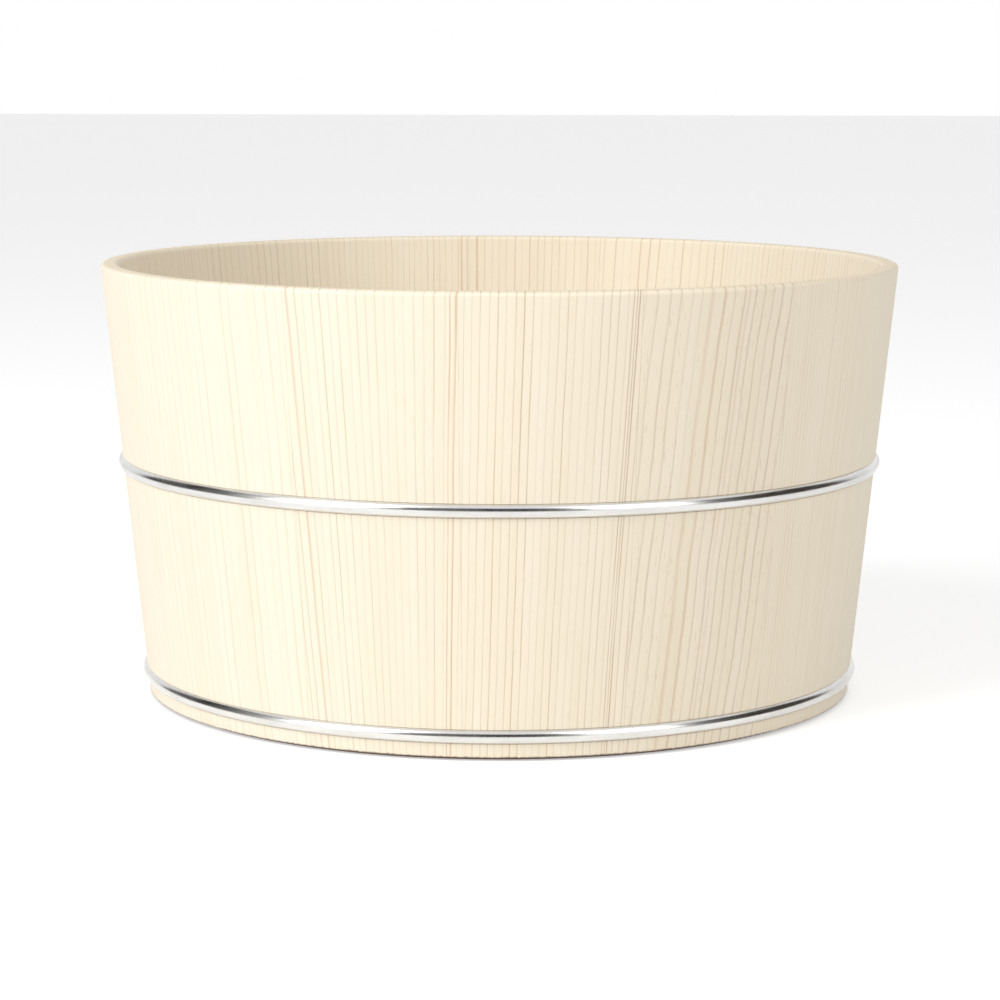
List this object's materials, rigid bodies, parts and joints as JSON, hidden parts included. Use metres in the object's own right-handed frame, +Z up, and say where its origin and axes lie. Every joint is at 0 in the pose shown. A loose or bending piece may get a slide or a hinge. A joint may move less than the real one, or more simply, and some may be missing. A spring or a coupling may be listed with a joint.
{
  "type": "wooden bucket",
  "caption": "Low tapered coopered bucket: wooden staves held by sunk wire hoops round a bevelled board bottom, open at the top to hold, carry and scoop water.",
  "frame": {"origin": "centre of the foot, on the plane that the bucket stands on", "axes": "+Z up along the bucket's axis, -Y towards the front as pictured, +X to the right"},
  "size_m": [0.2248, 0.2248, 0.122],
  "materials": {
    "stave_wood": "bare planed softwood with straight upright grain, satin",
    "board_wood": "bare planed softwood with straight grain, satin",
    "hoop_steel": "drawn and polished stainless wire",
    "pin_bamboo": "bare bamboo, shaved round"
  },
  "bodies": {
    "root": {"stave_01": "stave_wood", "stave_02": "stave_wood", "stave_03": "stave_wood", "stave_04": "stave_wood", "stave_05": "stave_wood", "stave_06": "stave_wood", "stave_07": "stave_wood", "stave_08": "stave_wood", "stave_09": "stave_wood", "stave_10": "stave_wood", "stave_11": "stave_wood", "stave_12": "stave_wood", "stave_13": "stave_wood", "stave_14": "stave_wood", "stave_15": "stave_wood", "bottom_board_left": "board_wood", "bottom_board_middle": "board_wood", "bottom_board_right": "board_wood", "upper_hoop": "hoop_steel", "lower_hoop": "hoop_steel", "lower_stave_pins": "pin_bamboo", "upper_stave_pins": "pin_bamboo", "bottom_pins": "pin_bamboo"}
  },
  "joints": []
}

# # # #

### Description of the task
Return all of the data exactly as it reads.

### Solution to this task
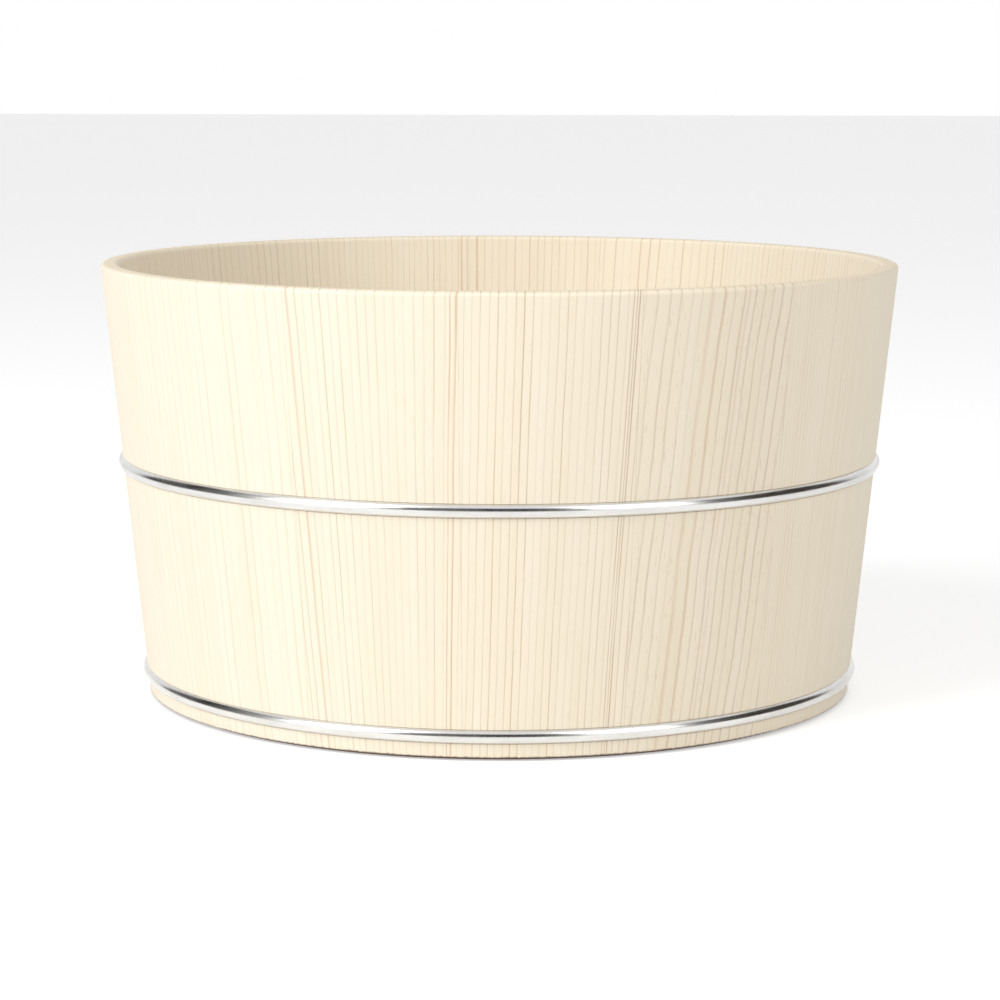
List this object's materials, rigid bodies, parts and joints as JSON, hidden parts included. Use metres in the object's own right-handed frame, +Z up, and say where its origin and axes lie. Every joint is at 0 in the pose shown. A loose or bending piece may get a slide or a hinge. A joint may move less than the real one, or more simply, and some may be missing. A spring or a coupling may be listed with a joint.
{
  "type": "wooden bucket",
  "caption": "Low tapered coopered bucket: wooden staves held by sunk wire hoops round a bevelled board bottom, open at the top to hold, carry and scoop water.",
  "frame": {"origin": "centre of the foot, on the plane that the bucket stands on", "axes": "+Z up along the bucket's axis, -Y towards the front as pictured, +X to the right"},
  "size_m": [0.2248, 0.2248, 0.122],
  "materials": {
    "stave_wood": "bare planed softwood with straight upright grain, satin",
    "board_wood": "bare planed softwood with straight grain, satin",
    "hoop_steel": "drawn and polished stainless wire",
    "pin_bamboo": "bare bamboo, shaved round"
  },
  "bodies": {
    "root": {"stave_01": "stave_wood", "stave_02": "stave_wood", "stave_03": "stave_wood", "stave_04": "stave_wood", "stave_05": "stave_wood", "stave_06": "stave_wood", "stave_07": "stave_wood", "stave_08": "stave_wood", "stave_09": "stave_wood", "stave_10": "stave_wood", "stave_11": "stave_wood", "stave_12": "stave_wood", "stave_13": "stave_wood", "stave_14": "stave_wood", "stave_15": "stave_wood", "bottom_board_left": "board_wood", "bottom_board_middle": "board_wood", "bottom_board_right": "board_wood", "upper_hoop": "hoop_steel", "lower_hoop": "hoop_steel", "lower_stave_pins": "pin_bamboo", "upper_stave_pins": "pin_bamboo", "bottom_pins": "pin_bamboo"}
  },
  "joints": []
}